The number $2$ is a square in ${\mathbb Q}[\sqrt[4]{5}]$ iff the equation $x^4+\frac{\sqrt{5}}{4}=0$
has a solution in ${\mathbb Q}[\sqrt{5}]$ (by Extension rule 2)  and this is not the case.
So $\sqrt{2}\not\in {\mathbb Q}[\sqrt[4]{5}]$, and the extension $F={\mathbb Q}[\sqrt[4]{5},\sqrt{2}]$
has degree $8$ over $\mathbb Q$.
Since $F \subseteq {\mathbb R}$, we see that $L=F[i]={\mathbb Q}[\sqrt[4]{5},\sqrt{2},i]$ has degree $16$ over $\mathbb Q$. 

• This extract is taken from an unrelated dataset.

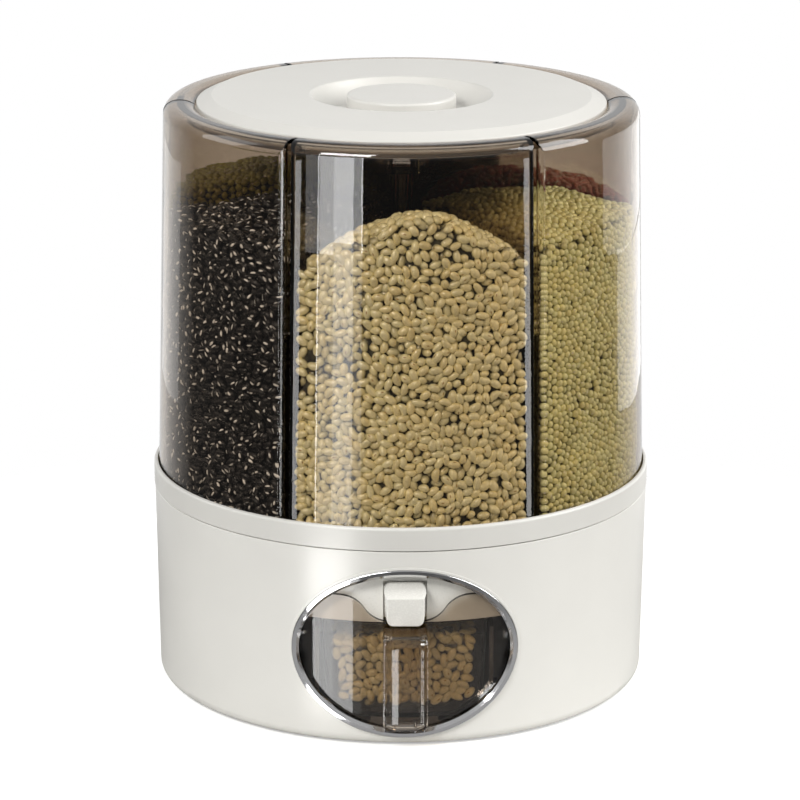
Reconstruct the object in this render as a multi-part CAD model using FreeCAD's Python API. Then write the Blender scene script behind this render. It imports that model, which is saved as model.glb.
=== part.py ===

The elements of ${\sf Gal}(L/{\mathbb Q})$ are easily described by their action on $\sqrt[4]{5},\sqrt{2},i$. Then, it is not hard to find the subgroup fixing $E$, and to deduce that $[E:\mathbb Q]=8$.
A: This may not be very useful to you, but here goes anyway.
We see that $-5$ is of order four in the field $K=\mathbb{F}_{13}$. Therefore
its fourth roots are necessarily of order sixteen in some extension field of
$K$. The smallest extension field of $K$ that contains sixteenth roots of unity is the field $\mathbb{F}_{13^4}$. Therefore $x^4+5$ is  irreducible in $K[x]$.
By a well known result this implies that the action of the Galois group of $x^4+5$ over $\mathbb{Q}$ as a group of permutations on its roots contains a 4-cycle. This rules  out the Klein four group, and settles your question.
A: To show that $[E:\mathbb{Q}]=8$ it is enough to show that $i\notin \mathbb{Q}(\alpha)$ for $\alpha=\frac{1+i}{\sqrt{2}}5^{1/4}$ , since then $$[E:\mathbb{Q}]=[\mathbb{Q}(\alpha,i):\mathbb{Q}(\alpha)][\mathbb{Q}(\alpha):\mathbb{Q}]=2\cdot 4=8.$$
So write 
$$i=a+b\frac{1+i}{\sqrt{2}}5^{1/4}=a+\frac{b}{\sqrt{2}}5^{1/4}+i\frac{b}{\sqrt{2}}5^{1/4}
$$
Then we must have $\frac{b}{\sqrt{2}}5^{1/4}=1$ so $5^{1/2}=\frac{2}{b^{2}}\in\mathbb{Q}$ which is not possible.